The CME has about $53.4 billion from customer firms such as Goldman Sachs and Bear Sterns that acts as collateral against possible trading losses and to guarantee position holdings during market swings, according to the exchange.
Sentinel is regulated by the CFTC, National Futures Association and U.S. Securities and Exchange Commission, according to its Web site.
``The decision whether to halt redemptions appears to be a business decision by Sentinel pursuant their contract with their customers and not a regulatory issue,'' Dan Driscoll, the future association's chief operating officer, said in a telephone interview.
Investing for Clients
Sentinel invests for clients such as managed-futures funds, high-net-worth individuals and hedge funds that want to be able to withdraw their cash quickly. Investments include short-term commercial paper, foreign currency, investment-grade bonds and Treasury notes, according to the Web site.
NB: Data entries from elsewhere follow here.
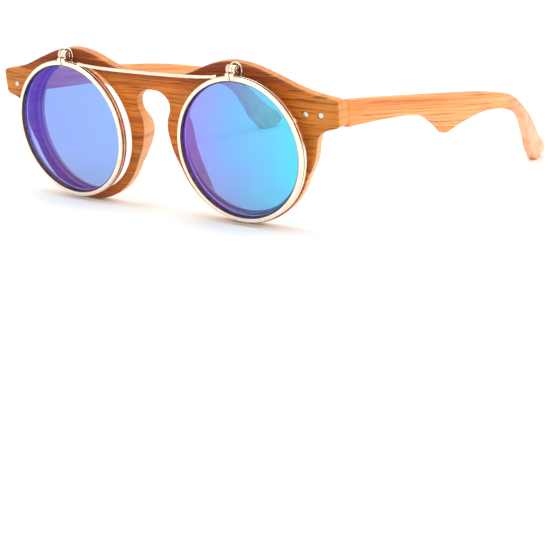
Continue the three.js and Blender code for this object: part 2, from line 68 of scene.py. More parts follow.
FRONT_THICKNESS = 4.0
FRONT_BEND_RADIUS = 690.0
FRONT_HALF_WIDTH = 68.5
EYE_S = 32.6
OPENING_RADIUS = 21.9
RIM_RADIUS = 25.2
BRIDGE_TOP = 20.85
KEYHOLE_TOP = 15.7
CLEAR_LENS_THICKNESS = 1.4
CLEAR_LENS_Y = 1.3
GROOVE_DEPTH = 0.9
GAP = 0.15
RUNNING_GAP = 0.3
ENDPIECE_TOP = 16.9
ENDPIECE_BOTTOM = 8.5
SEAM_Y = 9.2
RIVET_S = (57.5, 62.7)
RIVET_Z = 12.2
RIVET_SHAFT_RADIUS = 0.5
RIVET_SHAFT_HOLE_RADIUS = 0.65
HINGE_X = 62.2
HINGE_Y = 9.3
BARREL_RADIUS = 1.5
BARREL_HEIGHT = 1.9
HINGE_BORE_RADIUS = 0.7
HINGE_SCREW_RADIUS = 0.55
HINGE_SCREW_HEAD_RADIUS = 1.1
SCREW_SLOT_HALF = 0.15
LEAF_THICKNESS = 0.9
LEAF_SINK = 0.5
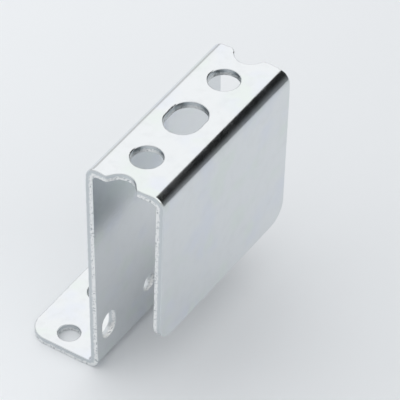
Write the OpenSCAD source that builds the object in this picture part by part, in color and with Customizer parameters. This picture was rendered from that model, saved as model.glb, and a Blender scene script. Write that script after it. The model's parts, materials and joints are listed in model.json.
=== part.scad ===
// Sensor bracket folded from one strip of zinc plated steel sheet.
// Millimetres, +Z up. The foot lies on z = 0 and the origin is where the axis of
// its round hole meets that face. The folds run along Y, and the front end of the
// strip is towards -Y. From -X to +X the strip is the foot, an upright web, a top
// plate and a skirt that hangs down from it.

/* [Sheet] */
// Thickness of the sheet
sheet_t = 2; // [1:0.1:2.5]
// Inner radius of each bend
bend_r = 1.2; // [0.6:0.1:2]
// Length of the strip along its folds
strip_l = 50; // [46:1:120]
// Radius of the free corners of the foot and the skirt
corner_r = 5; // [2:0.5:8]

/* [Foot] */
// Reach of the foot from the outer face of the web
foot_reach = 18; // [16:0.5:40]
// Distance of the foot's holes from the outer face of the web
foot_hole_x = 9.2; // [8.5:0.1:11]
// Diameter of the round foot hole
foot_hole_d = 5.2; // [4:0.1:6.5]
// Width of the foot's slot
foot_slot_w = 5.2; // [4:0.1:6.5]
// Length of the foot's slot from end to end, across the strip
foot_slot_l = 9; // [7:0.5:12]
// Distance from the round foot hole to the slot
foot_pitch = 14.5; // [12:0.5:30]

/* [Web] */
// Height from the underside of the foot to the top
height = 62; // [50:1:120]
// Height of the web's holes above the underside of the foot
web_hole_z = 11; // [9:0.5:16]
// Diameter of the round web hole
web_hole_d = 4.2; // [3:0.1:6]
// Width of the web's slot
web_slot_w = 5; // [3:0.1:6]
// Length of the web's slot from end to end, upright
web_slot_l = 7.2; // [6.5:0.1:9]
// Distance from the web's slot to its round hole
web_pitch = 16; // [12:0.5:30]
// Distance of the first holes in the foot and the web from the front end
first_y = 4.7; // [4.5:0.1:8]

/* [Top and skirt] */
// Clear width between the web and the skirt, under the top plate
channel_w = 16.4; // [16:0.2:40]
// Height of the skirt, from the top down to its free edge
skirt_drop = 44; // [20:1:48]
// Angle by which the skirt is bent past square, towards the web
skirt_lean = 1.8; // [0:0.1:3]

/* [Punched row in the top plate] */
// Diameter of the round holes, and of the notches in both ends
punch_d = 7.3; // [5:0.1:8]
// Distance between the two round holes
punch_pitch = 30; // [26:0.5:34]
// Distance of the row from the outer face of the web
row_x = 9.5; // [9:0.1:11]
// Distance by which the row sits ahead of the middle of the strip
row_shift = 0.2; // [0:0.05:0.5]
// Distance of each notch's centre past the end of the strip, before that shift
notch_out = 0.7; // [0.5:0.05:1.5]
// Angle at which the front notch's sides flare out to the front end
notch_flare = 50; // [45:1:65]
// Radius that blends the rear notch into the rear end
notch_blend_r = 2; // [0.5:0.1:2.5]
// Width of the slot between the round holes
top_slot_w = 8.6; // [6:0.1:9]
// Length of the slot between the round holes, along the strip
top_slot_l = 11; // [10:0.5:16]

/* [Hidden] */

$fn = 96;
// Amount by which each cutter runs past the faces it cuts
past = 1;
// Depth by which a notch's flares or blends run into its punch, so that the two cross
side_bite = 0.002;
bend_out_r = bend_r + sheet_t;
channel_out_w = channel_w + 2 * sheet_t;
foot_flat = foot_reach - bend_r;
web_flat = height - 2 * bend_out_r;
top_flat = channel_out_w - 2 * bend_out_r;
skirt_flat = (skirt_drop - bend_out_r * (1 + sin(skirt_lean))) / cos(skirt_lean);
row_y = strip_l / 2 - row_shift;

// One flat of the section, which runs along +x with its thickness up +y. What
// follows it in the strip is drawn at its far end.
module flat(run) {
    square([run, sheet_t]);
    translate([run, 0]) children();
}

// The stretch of a ring between the bend's inner and outer radius, from the
// bearing 0 to the bearing given
module ring_sector(angle) {
    reach = 2 * bend_out_r;
    half = angle / 2;
    intersection() {
        difference() {
            circle(r = bend_out_r);
            circle(r = bend_r);
        }
        polygon([
            [0, 0],
            [reach, 0],
            [reach * cos(half), reach * sin(half)],
            [reach * cos(angle), reach * sin(angle)]
        ]);
    }
}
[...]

The firm's Prime Portfolio pooled account had 82 percent of its assets in floaters, or debt that pays floating-rate interest, as of June 30, according to the Web site. The weighted-average maturity of securities in the fund was 33 years, mostly in corporate securities. Only about 6 percent of assets were in overnight loans.
In contrast, Horizon Cash Management LLC, a $3.2 billion cash-management firm based in Chicago, has an average maturity across its separately managed accounts of 254 days.
The Prime Portfolio is designed to give clients ``a short- term investment alternative that combines safety of principal, liquidity and competitive yields through a portfolio of investment-grade securities,'' Sentinel said on the Web site. It also said that the firm follows ``concentration limits'' on investment holdings in order to reduce risk.
`Short Duration'
``Finally, maintaining very short duration helps ensure stable values even in volatile market conditions,'' according to the Web site.
Sentinel's clients include so-called futures commission merchants, businesses that manage buy and sell orders for commodities futures contracts. FCMs are required by the CFTC to keep their customers' money segregated from funds they invest on their own behalf. By that measure, Sentinel is 17th in terms of customer money for U.S. FCMs, according to July 31 data from the CFTC.
FCMs make some of their money by earning overnight interest on their customers' cash on hand.
Sentinel Management Group isn't affiliated with Montpelier, Vermont-based Sentinel Asset Management Inc., a $5.5 billion family of mutual funds.